The Regionnaire record looks worse if we exclude Sevastopol and Simferopol from the list (the former, as the site of the Russian Black Sea Fleet, gets big bucks from Moscow, while the latter is relatively near the Crimea’s beaches) and look at the number of points the cities score. The highest possible point total is 1,125 (with 45 points per 25 criteria). Kyiv, which is 1st on the list, gets 896 points, or 80 percent of the total. The Regionnaire strongholds, Donetsk and Luhansk, get only 57 percent and 43 percent, respectively. And the cities that score under 50 percent are, with but two exceptions, Regionnaire bastions.

The Regionnaires know where their bread is best buttered and obviously feel free to condemn the rest of the provinces they run to stagnation. These findings are consistent with a study I cited last year that showed that the quality of life is lowest in a coherent swath of territory running from south to east. Of Ukraine’s 27 provinces, Zaporizhzhya was 22nd, Mykolaiv was 23rd, Kherson was 24th, Luhansk was 25th, Donetsk was 26th, and Dnipropetrovsk was dead last.

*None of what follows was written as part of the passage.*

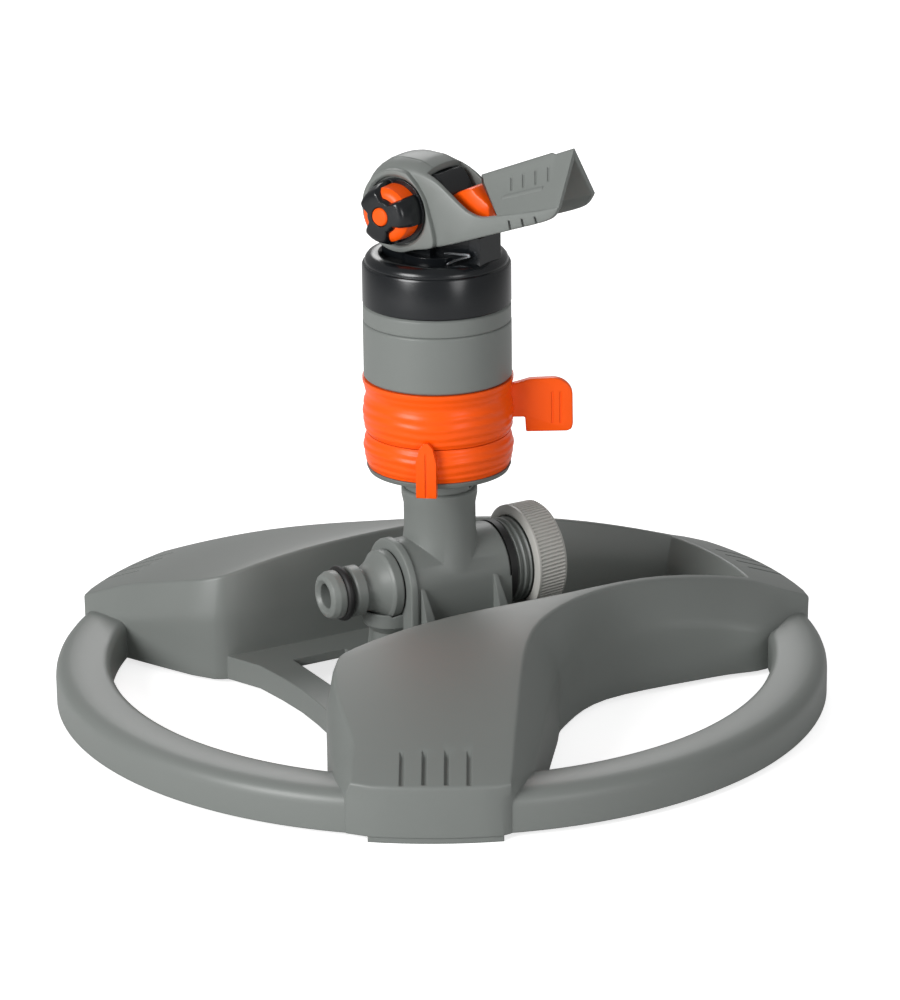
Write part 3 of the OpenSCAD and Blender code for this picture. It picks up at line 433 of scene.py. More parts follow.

Keep these ratings in mind as we look at some other data on state budget transfers to provinces. As it turns out, Donetsk province, which is Yanukovych’s power base and contributes 12 percent of Ukraine’s GDP, received 21 percent of budget transfers in 2010 and a whopping 27 percent in 2011. Luhansk province, which is a Regionnaire power base and contributes a mere 4 percent to Ukraine’s GDP, got 8 percent in 2010 and 11 percent in 2011. The capital city, Kyiv, contributes 18 percent of GDP and, justifiably, received 15 percent of outlays in 2010 and 18.3 percent in 2011.

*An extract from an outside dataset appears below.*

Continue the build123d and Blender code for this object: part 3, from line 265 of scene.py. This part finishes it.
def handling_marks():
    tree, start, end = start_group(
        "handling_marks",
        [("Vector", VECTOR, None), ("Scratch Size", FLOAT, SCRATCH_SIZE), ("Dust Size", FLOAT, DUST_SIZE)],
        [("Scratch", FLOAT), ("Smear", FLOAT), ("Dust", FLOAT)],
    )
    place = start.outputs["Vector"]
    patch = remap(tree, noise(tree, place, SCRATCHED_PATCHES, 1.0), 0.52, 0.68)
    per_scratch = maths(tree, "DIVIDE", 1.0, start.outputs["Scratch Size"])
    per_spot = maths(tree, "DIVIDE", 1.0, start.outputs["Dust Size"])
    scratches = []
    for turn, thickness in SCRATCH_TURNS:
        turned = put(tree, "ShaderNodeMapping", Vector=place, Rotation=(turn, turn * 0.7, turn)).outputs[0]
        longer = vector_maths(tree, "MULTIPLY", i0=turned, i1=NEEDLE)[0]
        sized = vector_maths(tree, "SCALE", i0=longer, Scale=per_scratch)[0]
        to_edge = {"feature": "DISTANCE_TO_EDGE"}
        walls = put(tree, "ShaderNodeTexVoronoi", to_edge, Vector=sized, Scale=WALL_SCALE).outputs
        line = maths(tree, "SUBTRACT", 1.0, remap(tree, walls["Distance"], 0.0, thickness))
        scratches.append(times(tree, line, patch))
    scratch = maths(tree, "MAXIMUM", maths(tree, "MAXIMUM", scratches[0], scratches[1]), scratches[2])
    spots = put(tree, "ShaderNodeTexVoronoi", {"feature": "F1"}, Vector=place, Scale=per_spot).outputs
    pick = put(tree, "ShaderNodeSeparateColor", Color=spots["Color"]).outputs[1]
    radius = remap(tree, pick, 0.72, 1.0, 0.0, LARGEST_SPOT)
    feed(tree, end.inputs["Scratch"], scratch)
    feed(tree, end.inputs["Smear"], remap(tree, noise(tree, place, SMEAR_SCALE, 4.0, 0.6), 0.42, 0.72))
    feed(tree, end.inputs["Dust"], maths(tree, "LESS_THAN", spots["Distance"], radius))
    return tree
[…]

Several conclusions follow from these data.

First, the claim made by Donbas residents that they “feed” the rest of Ukraine is clearly false. If anyone is being fed, it’s them.

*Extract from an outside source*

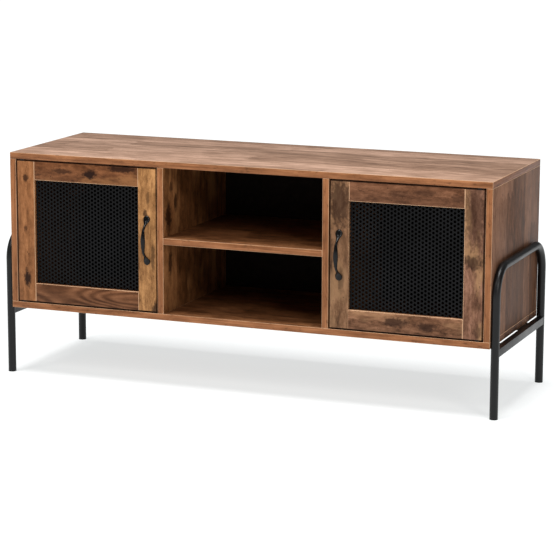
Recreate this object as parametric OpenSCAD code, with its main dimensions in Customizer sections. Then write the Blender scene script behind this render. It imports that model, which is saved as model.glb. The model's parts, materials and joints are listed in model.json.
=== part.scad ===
// TV stand: a board carcass with an open middle bay and two framed mesh doors,
// carried between two bent-tube leg frames. The origin is on the floor, at the
// middle of the whole box. X runs to the right, Y to the back and Z up, and
// every size is in millimetres. A piece that comes in left and right is drawn
// on the right and mirrored.

/* [Overall] */
// Width over the two leg frames
overall_w = 1229.4; // [1150:0.1:1400]
// Depth from the front of the boards to the back of the leg frames
overall_d = 398.8; // [380:0.1:450]
// Height of the top surface above the floor
overall_h = 535.9; // [500:0.1:600]
// Height of the cabinet's underside above the floor
underside_z = 161; // [155:1:190]

/* [Carcass] */
// Thickness of the boards and of the door frames
board_t = 15; // [15:1:18]
// Depth of the boards
board_d = 388; // [360:1:390]
// Clear width of the open middle bay
middle_bay_w = 395; // [340:1:440]
// Thickness of the back panel
back_t = 3; // [3:0.5:5]
// Distance from the back edge of the boards to the back panel
back_inset = 12; // [8:1:20]

/* [Doors] */
// Gap at each upright edge of a door
door_side_gap = 3.5; // [3:0.1:5]
// Gap above and below a door
door_end_gap = 3; // [3:0.1:4]
// Width of the stiles and rails
frame_w = 45; // [40:1:60]
// Width of the rebate that holds the mesh
rebate_w = 10; // [8:1:14]
// Depth of that rebate, from the back of the door
rebate_d = 7; // [5:0.5:8]
// Thickness of the mesh sheet
mesh_t = 1; // [0.8:0.1:1.5]
// Distance from the hinge edge of a door to its pivot
pivot_inset = 12; // [11:0.5:14]

/* [Handles] */
// Length of a handle
handle_len = 117; // [110:1:130]
// How far a handle stands out from the door
handle_proud = 27; // [24:1:32]
// Distance between the two handle screws
handle_pitch = 96; // [90:1:100]

/* [Leg frames] */
// Outer diameter of the leg tube
tube_d = 19; // [18:0.5:22]
// Wall of the leg tube and of the crossbar
tube_wall = 1.5; // [1.2:0.1:2]
// Bend radius at the middle of the tube
bend_r = 64; // [50:1:80]
// Height of the middle of the tube's top bar
top_bar_z = 340; // [300:1:380]
// Distance from the front of the boards back to the front of the tube
frame_setback = 1; // [0:0.5:5]
// Gap between the tube and the side panel
frame_gap = 0.2; // [0.1:0.1:1]
// Height of the crossbar section
crossbar_h = 18; // [15:1:22]

/* [Hidden] */
$fn = 48;
eps = 1;        // how far a cutter runs past the face that it cuts
fit = 0.05;     // radial room round a pin, screw or dowel that is held in its hole
clear = 0.2;    // radial room round a screw or bolt that passes through
end_room = 0.5; // room past the end of what a blind hole takes

// Carcass, worked out from the sizes above
carcass_w = overall_w - 2 * (tube_d + frame_gap);
front_y = (handle_proud - overall_d) / 2;
rear_y = front_y + board_d;
floor_z = underside_z + board_t;
ceiling_z = overall_h - board_t;
inner_h = ceiling_z - floor_z;
side_x = carcass_w / 2 - board_t;
divider_x = middle_bay_w / 2;
shelf_z = floor_z + (inner_h - board_t) / 2;
back_y = rear_y - back_inset - back_t;
groove_d = 6;
groove_room = 0.2;
back_lip = groove_d - 0.5;

// Doors
door_x = divider_x + board_t + door_side_gap;
door_w = side_x - divider_x - board_t - 2 * door_side_gap;
door_z = floor_z + door_end_gap;
door_h = inner_h - 2 * door_end_gap;
door_back_y = front_y + board_t;
open_x = door_x + frame_w;
open_w = door_w - 2 * frame_w;
open_z = door_z + frame_w;
open_h = door_h - 2 * frame_w;
sheet_room = 0.5;
pivot_x = door_x + door_w - pivot_inset;
pivot_y = front_y + board_t / 2;
handle_x = door_x + frame_w / 2;
handle_z = door_z + door_h / 2;

// Hinge pin and its bush
pin_r = 3;
pin_in_door = 14;
pin_in_bush = 9.5;
bush_r = 5;
bush_in_board = 10;
bush_flange_r = 7.5;
bush_flange_t = door_end_gap - 0.2;

// Leg frames
leg_x = (overall_w - tube_d) / 2;
leg_ys = [front_y + frame_setback + tube_d / 2, front_y + overall_d - tube_d / 2];
tube_r = tube_d / 2;
plug_t = 3;
plug_in_tube = 12;
crossbar_off_side = 2.5;
crossbar_inset = 0.5;
crossbar_drop = 0.6;
crossbar_x = carcass_w / 2 + crossbar_off_side;
crossbar_w = leg_x + tube_r - crossbar_inset - crossbar_x;
crossbar_z = underside_z - crossbar_drop - crossbar_h;
weld_room = 0.02;
tab_t = 3;
tab_len = 50;
tab_spans = [[25, 50], [227, 80]];  // distance behind the front, and width
tab_screw_inset = 12;
tab_screw_from_end = 20;
tab_screw_r = 2.15;
tab_screw_bite = 11;
tab_screw_head_r = 4.5;
tab_screw_head_t = 2.6;
side_bolt_ys = [front_y + 130, front_y + 270];
side_bolt_r = 3;
side_bolt_in_tube = 8;
side_bolt_head_r = 6;
side_bolt_head_t = 3.5;
side_bolt_socket_r = 2;
side_bolt_socket_d = 2;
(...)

Second, in light of the fact that most southeastern cities are dumps, it’s clear that the subsidies being received by Luhansk and Donetsk provinces are going to Luhansk and Donetsk cities, and not the towns and villages in the provinces. In other words, the Donbas provinces are feeding Donetsk and Luhansk.
Third, and most interesting, the money going to Luhansk and Donetsk is obviously not having the intended effect. Kyiv gets a lot of cash, but it contributes its share to the total pot and is highly livable. In contrast, despite being the targets of Regionnaire lucre, Luhansk and Donetsk rank relatively low on the livability scale.

Why?

Part of the answer may be that they suffered disproportionately from Ukraine’s economic collapse in the 1990s and must therefore catch up more to reach Kyiv’s level. The problem with this explanation, however, is that the Donbas has been highly subsidized by Kyiv since independence in 1991. Every Ukrainian president has known that he must win the region’s loyalty, or at least neutrality, by buying it off with goodies.

So the more convincing answer for Luhansk and Donetsk’s continued underdevelopment must have to do with the nature of their rulers—the Regionnaires (and pre-Regionnaires) who pocket state expenditures with a wild abandon that would make Al Capone’s head spin. Is it pure coincidence that Kyiv’s subsidies to Donetsk exploded at precisely the same time that Yanukovych’s dentist son, Oleksandr, became one of Ukraine’s 100 richest individuals?

The lesson is obvious. Were the Party of Regions a city, it would be at the very top of the heap, with a 200 percent rating. Were the Yanukovych clan a city, it would score even higher.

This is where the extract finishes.